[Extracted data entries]

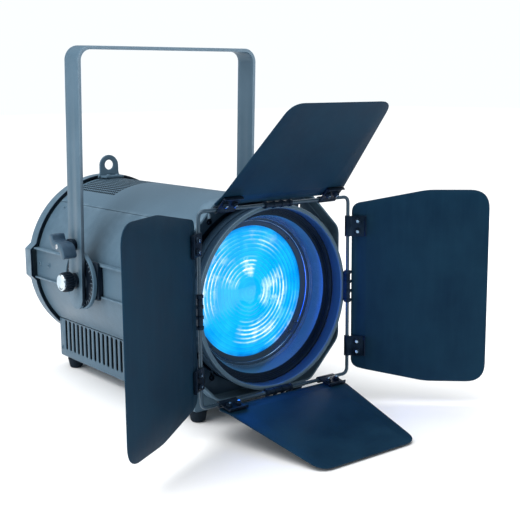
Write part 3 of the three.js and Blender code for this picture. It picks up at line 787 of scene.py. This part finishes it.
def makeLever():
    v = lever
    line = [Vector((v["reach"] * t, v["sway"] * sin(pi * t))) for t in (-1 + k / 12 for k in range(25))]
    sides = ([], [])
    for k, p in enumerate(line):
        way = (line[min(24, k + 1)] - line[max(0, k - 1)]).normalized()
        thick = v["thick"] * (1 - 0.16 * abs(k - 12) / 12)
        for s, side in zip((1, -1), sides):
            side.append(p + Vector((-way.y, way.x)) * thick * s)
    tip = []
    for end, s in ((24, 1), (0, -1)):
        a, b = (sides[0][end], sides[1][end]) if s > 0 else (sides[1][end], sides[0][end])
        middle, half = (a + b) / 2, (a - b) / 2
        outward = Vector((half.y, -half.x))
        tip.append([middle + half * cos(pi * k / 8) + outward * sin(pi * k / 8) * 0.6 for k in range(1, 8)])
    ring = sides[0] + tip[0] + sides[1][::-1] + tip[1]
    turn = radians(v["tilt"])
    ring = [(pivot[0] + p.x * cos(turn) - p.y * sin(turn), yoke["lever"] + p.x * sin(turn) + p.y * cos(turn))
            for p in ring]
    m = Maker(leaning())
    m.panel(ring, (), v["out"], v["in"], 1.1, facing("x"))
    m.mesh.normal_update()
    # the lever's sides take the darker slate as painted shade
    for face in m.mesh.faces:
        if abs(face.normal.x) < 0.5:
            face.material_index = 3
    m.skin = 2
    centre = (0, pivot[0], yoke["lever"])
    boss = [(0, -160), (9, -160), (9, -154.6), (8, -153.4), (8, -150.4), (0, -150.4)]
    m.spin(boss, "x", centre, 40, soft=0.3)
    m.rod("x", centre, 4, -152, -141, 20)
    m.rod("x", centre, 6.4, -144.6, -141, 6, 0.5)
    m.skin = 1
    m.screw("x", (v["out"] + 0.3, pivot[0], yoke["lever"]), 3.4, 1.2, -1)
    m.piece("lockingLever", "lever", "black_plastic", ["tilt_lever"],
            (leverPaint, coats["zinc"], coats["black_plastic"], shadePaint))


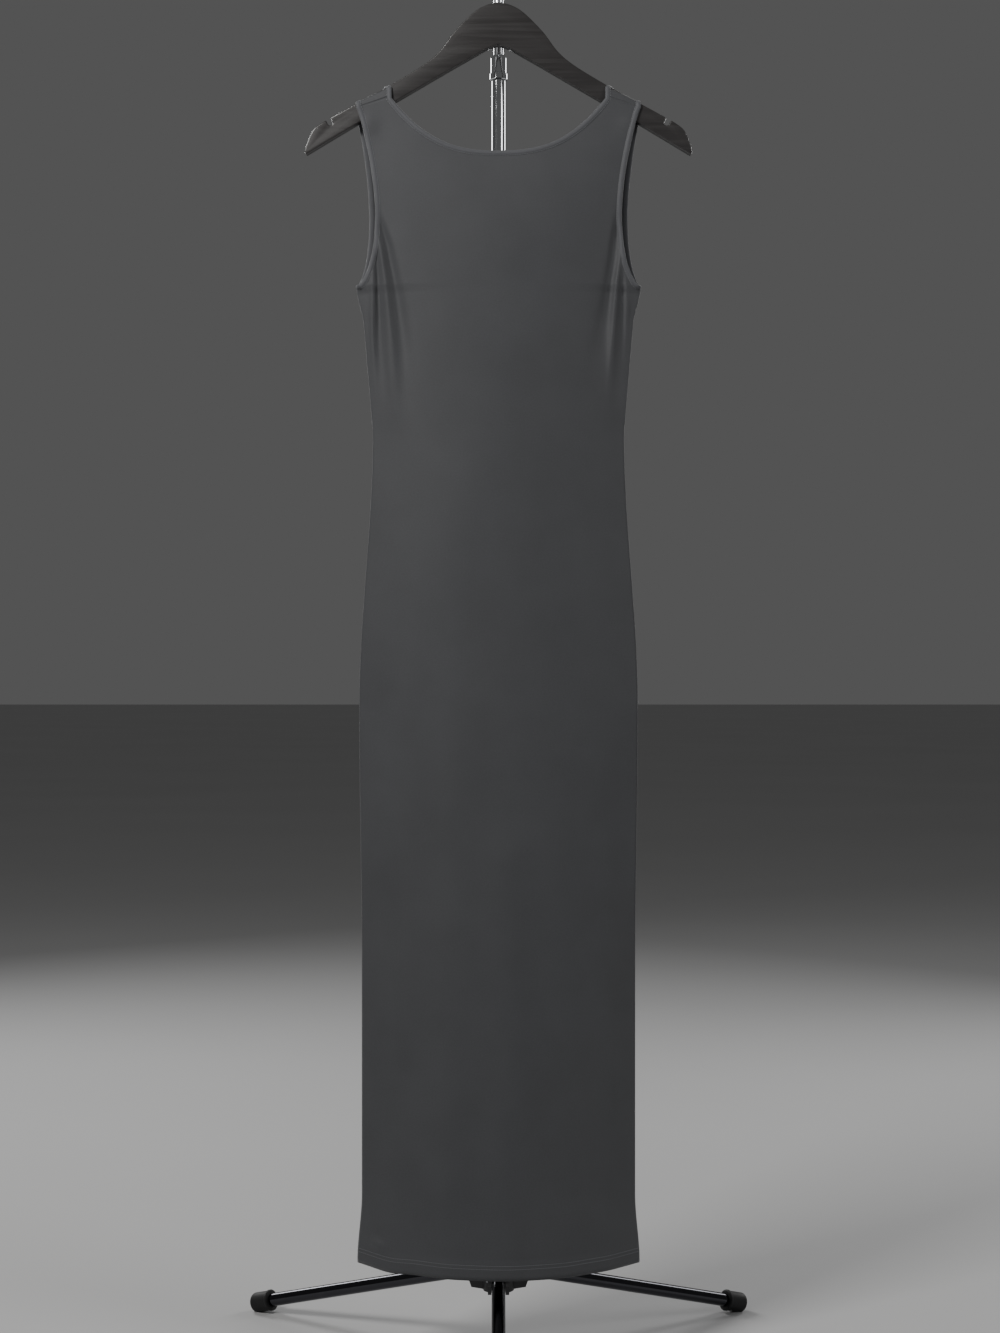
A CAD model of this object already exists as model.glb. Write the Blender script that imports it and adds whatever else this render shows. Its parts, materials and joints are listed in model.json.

◆ Directive:
Make an exact copy of the listing, including every line.

◆ Answer to this problem:
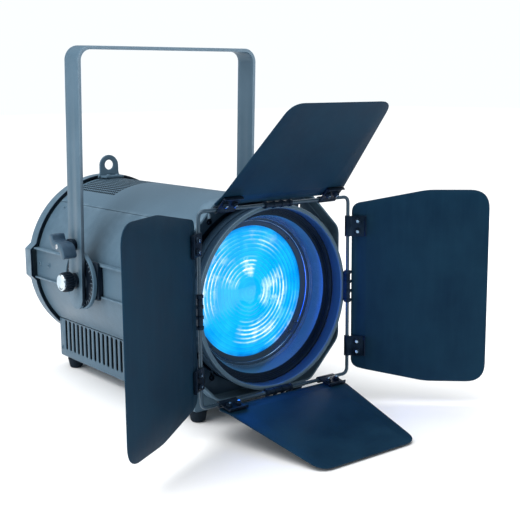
Write part 3 of the three.js and Blender code for this picture. It picks up at line 787 of scene.py. This part finishes it.
def makeLever():
    v = lever
    line = [Vector((v["reach"] * t, v["sway"] * sin(pi * t))) for t in (-1 + k / 12 for k in range(25))]
    sides = ([], [])
    for k, p in enumerate(line):
        way = (line[min(24, k + 1)] - line[max(0, k - 1)]).normalized()
        thick = v["thick"] * (1 - 0.16 * abs(k - 12) / 12)
        for s, side in zip((1, -1), sides):
            side.append(p + Vector((-way.y, way.x)) * thick * s)
    tip = []
    for end, s in ((24, 1), (0, -1)):
        a, b = (sides[0][end], sides[1][end]) if s > 0 else (sides[1][end], sides[0][end])
        middle, half = (a + b) / 2, (a - b) / 2
        outward = Vector((half.y, -half.x))
        tip.append([middle + half * cos(pi * k / 8) + outward * sin(pi * k / 8) * 0.6 for k in range(1, 8)])
    ring = sides[0] + tip[0] + sides[1][::-1] + tip[1]
    turn = radians(v["tilt"])
    ring = [(pivot[0] + p.x * cos(turn) - p.y * sin(turn), yoke["lever"] + p.x * sin(turn) + p.y * cos(turn))
            for p in ring]
    m = Maker(leaning())
    m.panel(ring, (), v["out"], v["in"], 1.1, facing("x"))
    m.mesh.normal_update()
    # the lever's sides take the darker slate as painted shade
    for face in m.mesh.faces:
        if abs(face.normal.x) < 0.5:
            face.material_index = 3
    m.skin = 2
    centre = (0, pivot[0], yoke["lever"])
    boss = [(0, -160), (9, -160), (9, -154.6), (8, -153.4), (8, -150.4), (0, -150.4)]
    m.spin(boss, "x", centre, 40, soft=0.3)
    m.rod("x", centre, 4, -152, -141, 20)
    m.rod("x", centre, 6.4, -144.6, -141, 6, 0.5)
    m.skin = 1
    m.screw("x", (v["out"] + 0.3, pivot[0], yoke["lever"]), 3.4, 1.2, -1)
    m.piece("lockingLever", "lever", "black_plastic", ["tilt_lever"],
            (leverPaint, coats["zinc"], coats["black_plastic"], shadePaint))


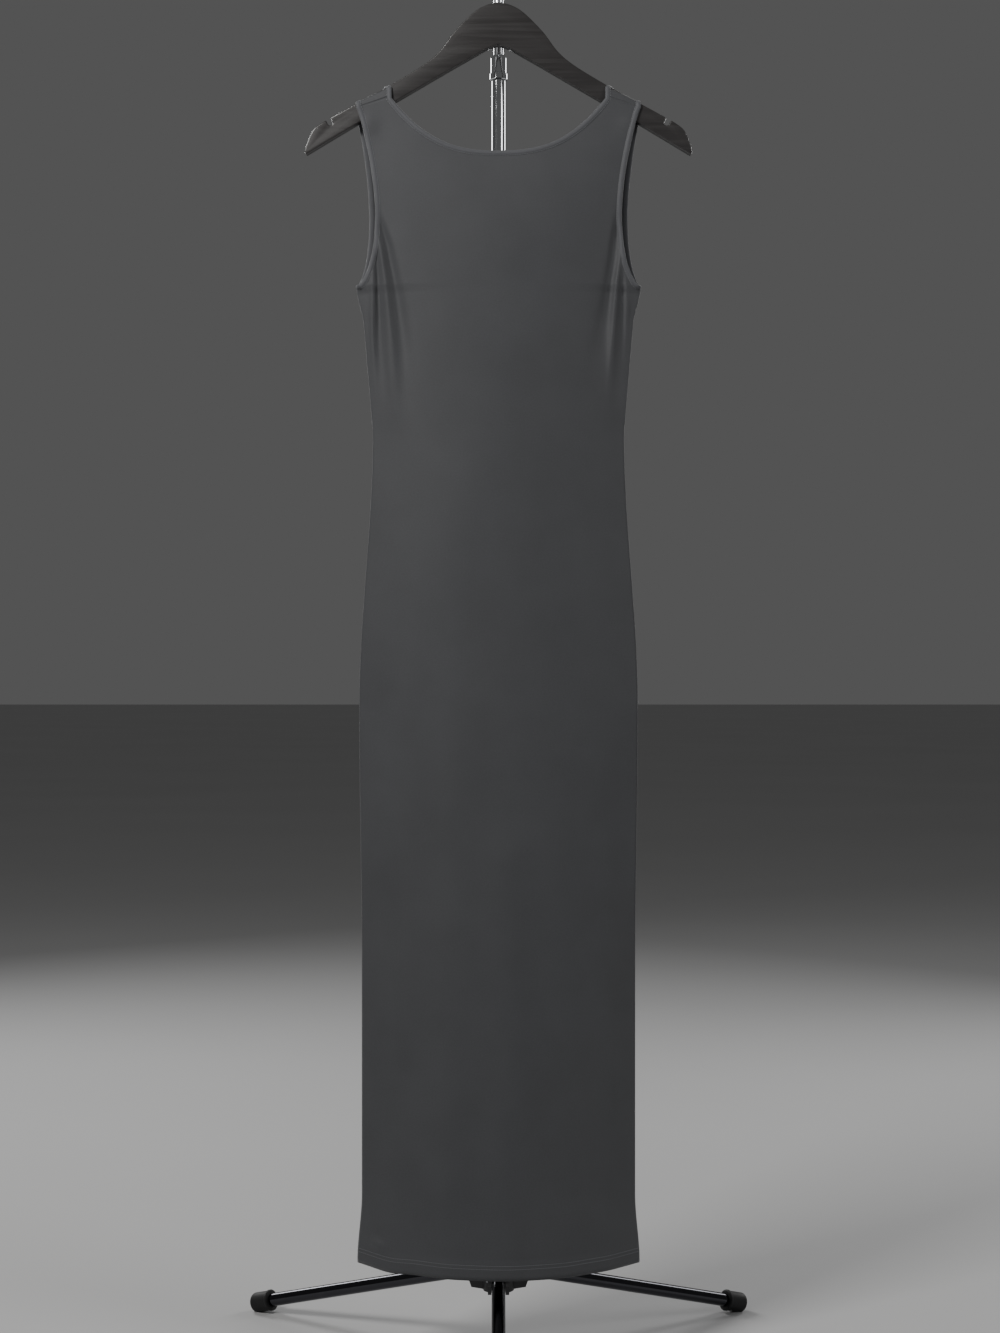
A CAD model of this object already exists as model.glb. Write the Blender script that imports it and adds whatever else this render shows. Its parts, materials and joints are listed in model.json.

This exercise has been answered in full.